If it helps you can click on 'view solutions' to see correct answers if you are stuck.
I can’t type a space in this app on Mobile Safari. $ requires several key presses to register.
Very amusing - and brings back memories of when a friend actually did remove the /bin (and IIRC the /lib64) a couple months ago :-)

Getting stuck on #/oops_print_file_contents - the command times out. Not sure if I'm missing a better solution or perhaps the server is overloaded

The command I tried was (here protected with rot13):

zncsvyr sbbone < zl-qvffregngvba.gkg; rpub "${sbbone[@]}"

--

A mild irritant is that the usual ^W (delete word to the left) instead closes tab in Firefox. Perhaps this could be prevented...?

Thanks! It looks like this is adding leading spaces on every line after the first one. The solutions can be viewed https://oops.cmdchallenge.com/#/oops_print_file_contents by clicking on "view solutions" if you want to compare.

For the ^W thing I'm not sure if it's possible to avoid it, I'll check it out.

Very cool! I was a bit confused with the marking criteria. For example, my solution for "list all files on one line" appears to work correctly but is said to be incorrect.
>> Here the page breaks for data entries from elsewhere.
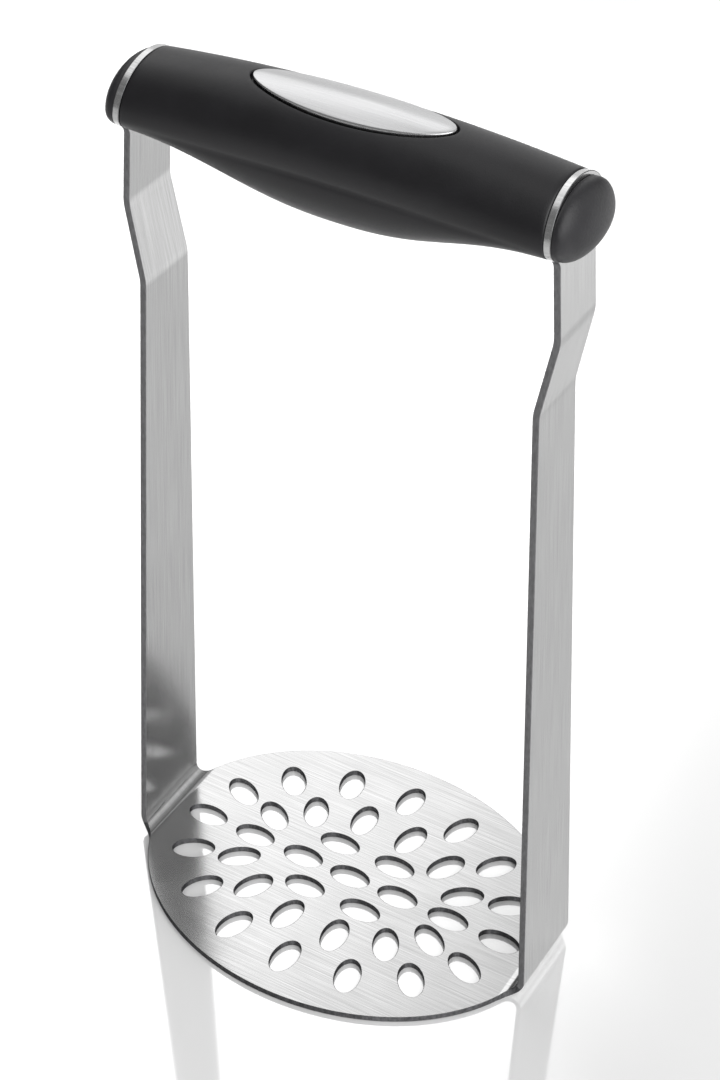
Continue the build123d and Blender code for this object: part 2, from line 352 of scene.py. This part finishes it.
def build_frame():
    """The bent steel frame: plate, straps and discs from one blank."""
    mesh = flat_blank()
    bm = bmesh.new()
    bm.from_mesh(mesh)
    bmesh.ops.remove_doubles(bm, verts=bm.verts, dist=MERGE)
    for station in bend_stations():
        for side in (1, -1):
            geom = bm.verts[:] + bm.edges[:] + bm.faces[:]
            bmesh.ops.bisect_plane(bm, geom=geom, dist=CUT, plane_co=(side * station, 0, 0),
                                   plane_no=(1, 0, 0))
    bm.normal_update()
    grain = bm.loops.layers.uv.new("grain")
    for face in bm.faces:
        face.smooth = True
        place = abs(face.calc_center_median().x)
        on_ring = place > DISC_EDGE and abs(face.normal.z) < UPRIGHT_FACE
        if abs(face.normal.z) > FLAT_FACE or on_ring:
            face.material_index = FRAME_FINISHES.index(brushed_steel)
        # The plate's cut edges, hole walls and rim, get the darker copy that carries painted shade;
        # the straps' edges get the lighter one.
        elif place < STRAP_FOOT_X:
            face.material_index = FRAME_FINISHES.index(cut_steel_painted_shade)
        else:
            face.material_index = FRAME_FINISHES.index(strap_edge_steel)
        for loop in face.loops:
            loop[grain].uv = (loop.vert.co.x * MM, loop.vert.co.y * MM)
    places, normals = [], []
    for vert in bm.verts:
        place, turned = bend_point(vert.co, blank_normal(vert))
        places.append(place * MM)
        normals.append(turned)
    for vert, place in zip(bm.verts, places):
        vert.co = place
    bm.to_mesh(mesh)
    bm.free()
    mesh.normals_split_custom_set_from_vertices(normals)
    return add_piece("steel_frame", mesh, ["masher_frame"],
                     FRAME_FINISHES)


# ====================================================================== handle surfaces
def handle_section(x, inset=0.0):
    """Half depth, rise and drop of the handle section at x, taken in by inset."""
    along = min(abs(x) / DISC_X, 1.0)
    crown = CROWN * (1 - along**2)
    belly = BELLY * (1 - along**BELLY_FULL) ** BELLY_SHAPE
    swell = SWELL * (1 - along**2)
    return END_HALF_Y + swell - inset, END_UP + crown - inset, END_DOWN + belly - inset


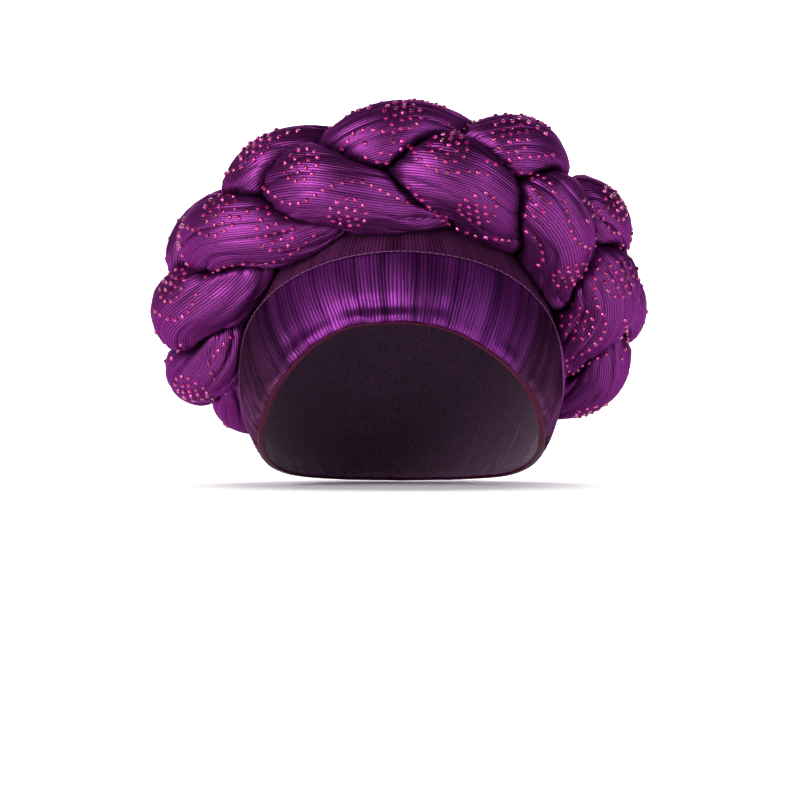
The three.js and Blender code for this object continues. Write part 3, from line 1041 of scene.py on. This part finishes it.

    shopt -s dotglob; for i in *; do echo -n "$i "; done
EDIT: I now see that the correct answer is simply "`echo *`". Despite having a dotfile in the directory, it should not be shown.
Ah, that is a bug the dotfile should not be there. Thanks!
So the dotfile is resolved but the solution:

  shopt -s dotglob; for i in *; do echo -n "$i "; done
still isn't valid unfortunately because of the extra space at the end, maybe it should be more forgiving about that.
Great fun! As a non-native speaker, I was confused by the "Print its contents" exercise. I tried things involving /dev/lpr.
thanks for the feedback, maybe something like "display its contents" would be clearer.
Yeah that sounds clear. Awesome puzzle game, very educational.
Maybe I'm missing something obvious here but on the one that asks you to get the proc's cmdline, how do the examples know it's pid 42?

Only way I can see to do this would be to echo /proc/* first to see what PID it is, guess it's 42, then go from there, but that violates the "do it in one command" rule at the beginning.

I haven't dug into the puzzle very far and it didn't seem to like my experiments, but in bash and zsh `$$` will expand to the shells PID.

Edit: Oh, I see what you mean now. I think it's just that you're expected to see that there's only a handful of PIDs in /proc and just try them each.

I do understand that this is meant to be a challenge but if this ever happened to me I'd just boot the archlinux iso and run pacstrap to reinstall pacman and then just reinstall all packages.
Really fun game, finally finished it.